"""

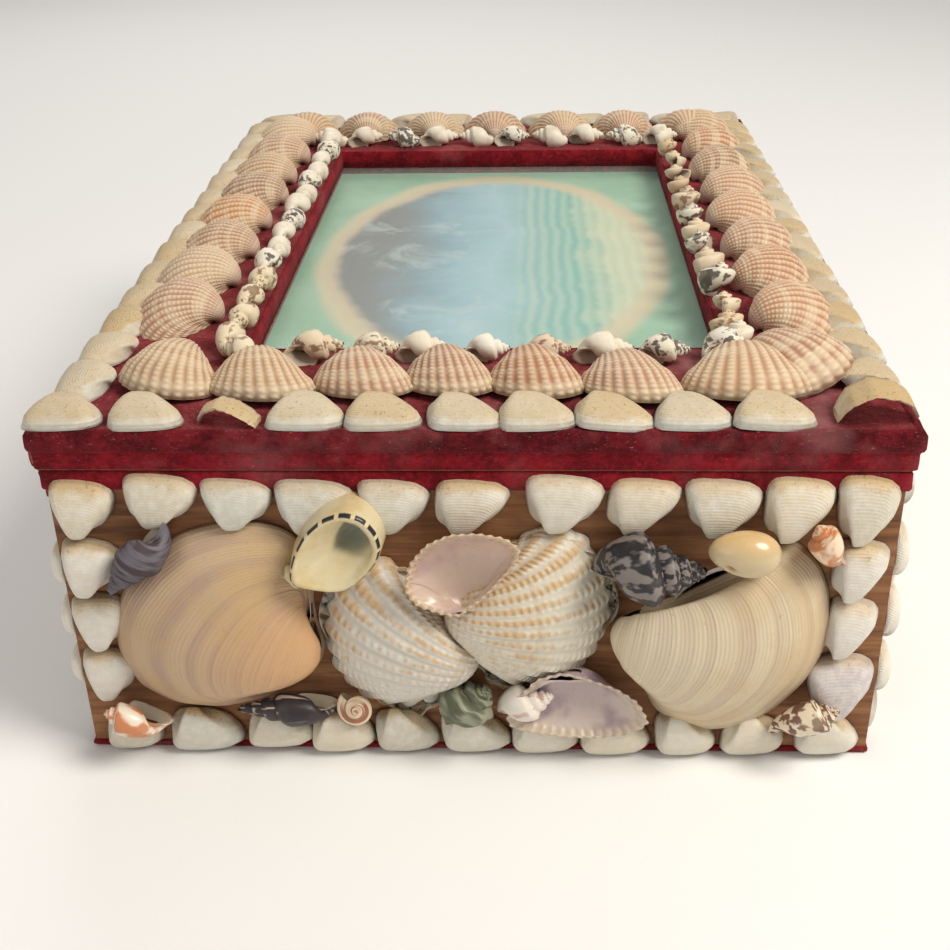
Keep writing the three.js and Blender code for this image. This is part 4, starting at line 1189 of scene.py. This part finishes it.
dense = np.linspace(0, 1, 73)
closed = np.vstack([rim, rim[:1]])
rim = np.stack([np.interp(dense, np.linspace(0, 1, len(closed)), closed[:, k]) for k in (0, 1)], 1)
blur = np.hanning(7) / np.hanning(7).sum()
rim = np.stack([
    np.convolve(np.r_[rim[-7:-1, k], rim[:, k], rim[1:7, k]], blur, "same")[6:-6] for k in (0, 1)
], 1)
centre = rim.mean(0)
hollow = np.array([-22.6, 59.6])
rings = [(1.0, centre, 0.4, 0), (1.06, centre, 4, 0), (1.02, centre, 8.0, 0.3), (0.985, centre, 9.6, 0.9),
         (0.94, centre, 10.2, 1.2), (0.86, centre, 9.8, 1.5), (0.8, centre, 9.2, 1.6),
         (0.56, hollow, 8.2, 1.8),
         (0.44, hollow, 5.4, 2.4), (0.3, hollow, 3.2, 2.6), (0.05, hollow, 2.6, 2.6)]
cup = np.stack([
    np.concatenate([hub + (rim - centre) * share, np.full((len(rim), 1), up)], 1)
    for share, hub, up, _ in rings
])
marks = np.array([mark for *_, mark in rings])[:, None]
nerite = Part(cup, dense[None, :] * 17, marks, 0.8, (0.68, 0.58, 0.36))
knob = lying(coil(5.4, 7.6, 2.6, 2.0, 0.5, sides=14, turns=20), 7.6, 0, 0.7)
on_near_wall(knob, -38.4, 49.0, 20, 3.0).coloured((0.76, 0.66, 0.44))
cast("nerite_shell", "box", [lip_coat.material],
     [nerite.moved(*wall_face(*NEAR)), knob], "nerite")


# The other walls: the same rows, with large plain valves between them, beak up and
# beak down in turn, and a small whelk in each gap. They are out of common view.
walls = {
    "front": (1, 124, 86, [-112 + 16 * i for i in range(15)], 57.4, 6),
    "far": (2, 86, 124, [-77.5 + 15.5 * i for i in range(11)], 57.4, 4),
    "hinge": (3, 124, 86, [-112 + 16 * i for i in range(15)], 52.2, 6),
}
for seed, (side, (quarter, half, out, centres, row_at, across_count)) in enumerate(walls.items()):
    chance = np.random.default_rng(80 + seed)
    face = wall_face(quarter, out)
    parts = []
    for x in centres:
        low_edge = row_at + chance.uniform(-0.3, 0.5)
        spot = (x - 7.7, x + 7.7, low_edge, low_edge + 11.2 + chance.uniform(-0.5, 0.6))
        parts.append(fitted(wedge(chance, deep=3.8), *spot, off=0.4).moved(*face))
    cast(f"{side}_wedges_top", "box", [wedge_coat], parts, f"{side}_top_row")
    parts = []
    for x in centres:
        part = wedge(chance, deep=3.6)
        part.points[..., 1] *= -1
        parts.append(fitted(part, x - 7.6, x + 7.6, 1.2, 12.2, 0.4).moved(*face))
    for x in (-half + 6.4, half - 6.4):
        for i in range(3):
            low_edge = 12.4 + (row_at - 12.8) / 3 * i
            part = valve(12, 13, 4.4, lambda u: round_outline(u, 0.05), curl=0.9, columns=36, rows=13,
                         full=0.6)
            part.moved(spin("Z", chance.uniform(-10, 10)))
            fitted(part, x - 5.8, x + 5.8, low_edge, low_edge + (row_at - 12.8) / 3, 0.4).moved(*face)
            parts.append(part.coloured((0.78, 0.72, 0.62), chance.uniform(0, 0.5)))
    inner = half - 12.4
    pitch = 2 * inner / across_count
    for i in range(across_count):
        x = -inner + (i + 0.5) * pitch
        ribbed = i % 2 == chance.integers(0, 2)
        form = {"ribs": 22, "relief": 0.9, "rows": 30} if ribbed else {"columns": 72, "rows": 26}
        part = valve(pitch, row_at - 13, 10.0 if ribbed else 9.4, lambda u: round_outline(u, 0.06), curl=0.9,
                     lip=0.9, rings=34, full=0.76, **form)
        part.moved(spin("Z", (180 if i % 2 else 0) + chance.uniform(-8, 8)))
        fitted(part, x - pitch / 2 + 0.4, x + pitch / 2 - 0.4, 12.8, row_at - 0.6, 0.3).moved(*face)
        tint = (0.82, 0.77, 0.68)
        if not ribbed:
            tint = tuple(np.array((0.66, 0.54, 0.42)) * chance.uniform(0.85, 1.15))
        parts.append(part.coloured(tint, chance.uniform(0, 1), 1 if ribbed else 2))
        if i:
            long = chance.uniform(17, 20)
            gap = coil(long, 8.4, ribs=11, relief=0.15, turns=16)
            lying(gap, 8.4, chance.uniform(-25, 25), 0.7).moved(np.eye(3), (-long / 2, 0, 0))
            settled(gap, x - pitch / 2, row_at - 5.6 if i % 2 else 18, chance.uniform(-20, 20), 1.8)
            coat = int(chance.integers(3, 6))
            ground = GROUNDS[int(chance.integers(0, 5))]
            parts.append(gap.moved(*face).coloured(ground, chance.uniform(0, 1), coat))
    coats = [wedge_coat, white_coat, bpy.data.materials["buff_clam"], freckled, checked, plain_snail]
    cast(f"{side}_wall_shells", "box", coats, parts, f"{side}_shells")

"""

[WHAT THIS TASK INVOLVES]
Each line of the material must be restated exactly.

[OUTPUT OF THE EXERCISE]
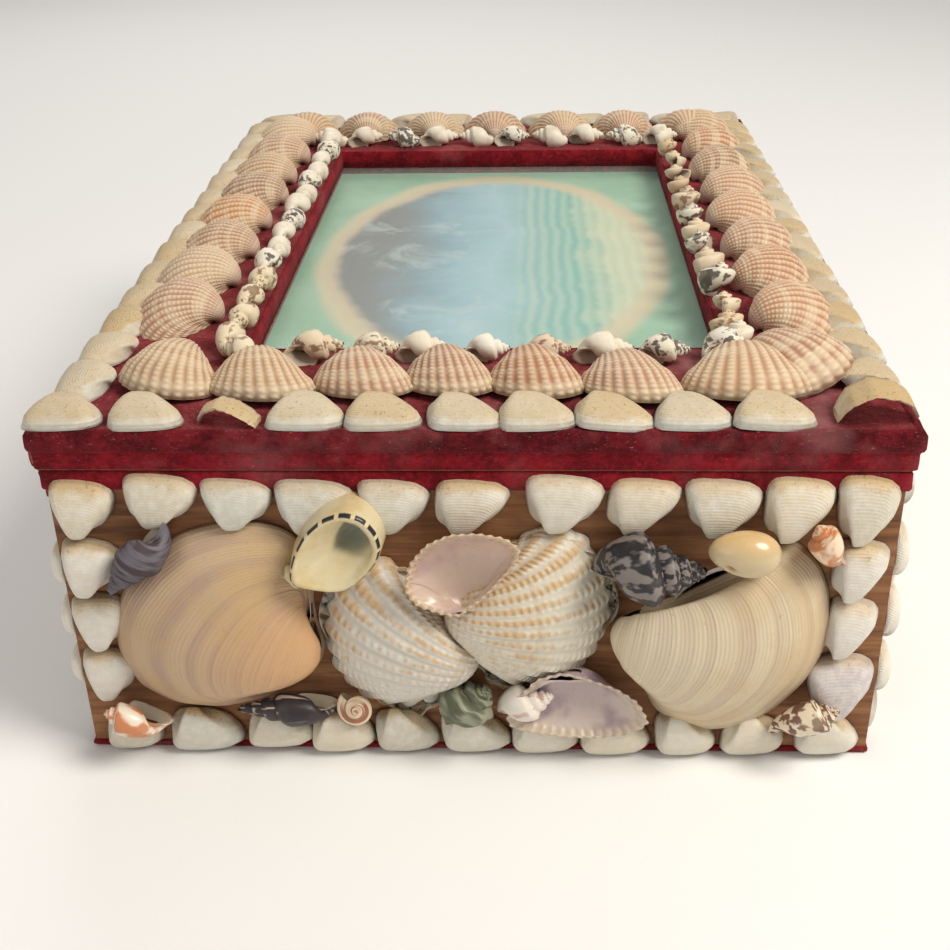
Keep writing the three.js and Blender code for this image. This is part 4, starting at line 1189 of scene.py. This part finishes it.
dense = np.linspace(0, 1, 73)
closed = np.vstack([rim, rim[:1]])
rim = np.stack([np.interp(dense, np.linspace(0, 1, len(closed)), closed[:, k]) for k in (0, 1)], 1)
blur = np.hanning(7) / np.hanning(7).sum()
rim = np.stack([
    np.convolve(np.r_[rim[-7:-1, k], rim[:, k], rim[1:7, k]], blur, "same")[6:-6] for k in (0, 1)
], 1)
centre = rim.mean(0)
hollow = np.array([-22.6, 59.6])
rings = [(1.0, centre, 0.4, 0), (1.06, centre, 4, 0), (1.02, centre, 8.0, 0.3), (0.985, centre, 9.6, 0.9),
         (0.94, centre, 10.2, 1.2), (0.86, centre, 9.8, 1.5), (0.8, centre, 9.2, 1.6),
         (0.56, hollow, 8.2, 1.8),
         (0.44, hollow, 5.4, 2.4), (0.3, hollow, 3.2, 2.6), (0.05, hollow, 2.6, 2.6)]
cup = np.stack([
    np.concatenate([hub + (rim - centre) * share, np.full((len(rim), 1), up)], 1)
    for share, hub, up, _ in rings
])
marks = np.array([mark for *_, mark in rings])[:, None]
nerite = Part(cup, dense[None, :] * 17, marks, 0.8, (0.68, 0.58, 0.36))
knob = lying(coil(5.4, 7.6, 2.6, 2.0, 0.5, sides=14, turns=20), 7.6, 0, 0.7)
on_near_wall(knob, -38.4, 49.0, 20, 3.0).coloured((0.76, 0.66, 0.44))
cast("nerite_shell", "box", [lip_coat.material],
     [nerite.moved(*wall_face(*NEAR)), knob], "nerite")


# The other walls: the same rows, with large plain valves between them, beak up and
# beak down in turn, and a small whelk in each gap. They are out of common view.
walls = {
    "front": (1, 124, 86, [-112 + 16 * i for i in range(15)], 57.4, 6),
    "far": (2, 86, 124, [-77.5 + 15.5 * i for i in range(11)], 57.4, 4),
    "hinge": (3, 124, 86, [-112 + 16 * i for i in range(15)], 52.2, 6),
}
for seed, (side, (quarter, half, out, centres, row_at, across_count)) in enumerate(walls.items()):
    chance = np.random.default_rng(80 + seed)
    face = wall_face(quarter, out)
    parts = []
    for x in centres:
        low_edge = row_at + chance.uniform(-0.3, 0.5)
        spot = (x - 7.7, x + 7.7, low_edge, low_edge + 11.2 + chance.uniform(-0.5, 0.6))
        parts.append(fitted(wedge(chance, deep=3.8), *spot, off=0.4).moved(*face))
    cast(f"{side}_wedges_top", "box", [wedge_coat], parts, f"{side}_top_row")
    parts = []
    for x in centres:
        part = wedge(chance, deep=3.6)
        part.points[..., 1] *= -1
        parts.append(fitted(part, x - 7.6, x + 7.6, 1.2, 12.2, 0.4).moved(*face))
    for x in (-half + 6.4, half - 6.4):
        for i in range(3):
            low_edge = 12.4 + (row_at - 12.8) / 3 * i
            part = valve(12, 13, 4.4, lambda u: round_outline(u, 0.05), curl=0.9, columns=36, rows=13,
                         full=0.6)
            part.moved(spin("Z", chance.uniform(-10, 10)))
            fitted(part, x - 5.8, x + 5.8, low_edge, low_edge + (row_at - 12.8) / 3, 0.4).moved(*face)
            parts.append(part.coloured((0.78, 0.72, 0.62), chance.uniform(0, 0.5)))
    inner = half - 12.4
    pitch = 2 * inner / across_count
    for i in range(across_count):
        x = -inner + (i + 0.5) * pitch
        ribbed = i % 2 == chance.integers(0, 2)
        form = {"ribs": 22, "relief": 0.9, "rows": 30} if ribbed else {"columns": 72, "rows": 26}
        part = valve(pitch, row_at - 13, 10.0 if ribbed else 9.4, lambda u: round_outline(u, 0.06), curl=0.9,
                     lip=0.9, rings=34, full=0.76, **form)
        part.moved(spin("Z", (180 if i % 2 else 0) + chance.uniform(-8, 8)))
        fitted(part, x - pitch / 2 + 0.4, x + pitch / 2 - 0.4, 12.8, row_at - 0.6, 0.3).moved(*face)
        tint = (0.82, 0.77, 0.68)
        if not ribbed:
            tint = tuple(np.array((0.66, 0.54, 0.42)) * chance.uniform(0.85, 1.15))
        parts.append(part.coloured(tint, chance.uniform(0, 1), 1 if ribbed else 2))
        if i:
            long = chance.uniform(17, 20)
            gap = coil(long, 8.4, ribs=11, relief=0.15, turns=16)
            lying(gap, 8.4, chance.uniform(-25, 25), 0.7).moved(np.eye(3), (-long / 2, 0, 0))
            settled(gap, x - pitch / 2, row_at - 5.6 if i % 2 else 18, chance.uniform(-20, 20), 1.8)
            coat = int(chance.integers(3, 6))
            ground = GROUNDS[int(chance.integers(0, 5))]
            parts.append(gap.moved(*face).coloured(ground, chance.uniform(0, 1), coat))
    coats = [wedge_coat, white_coat, bpy.data.materials["buff_clam"], freckled, checked, plain_snail]
    cast(f"{side}_wall_shells", "box", coats, parts, f"{side}_shells")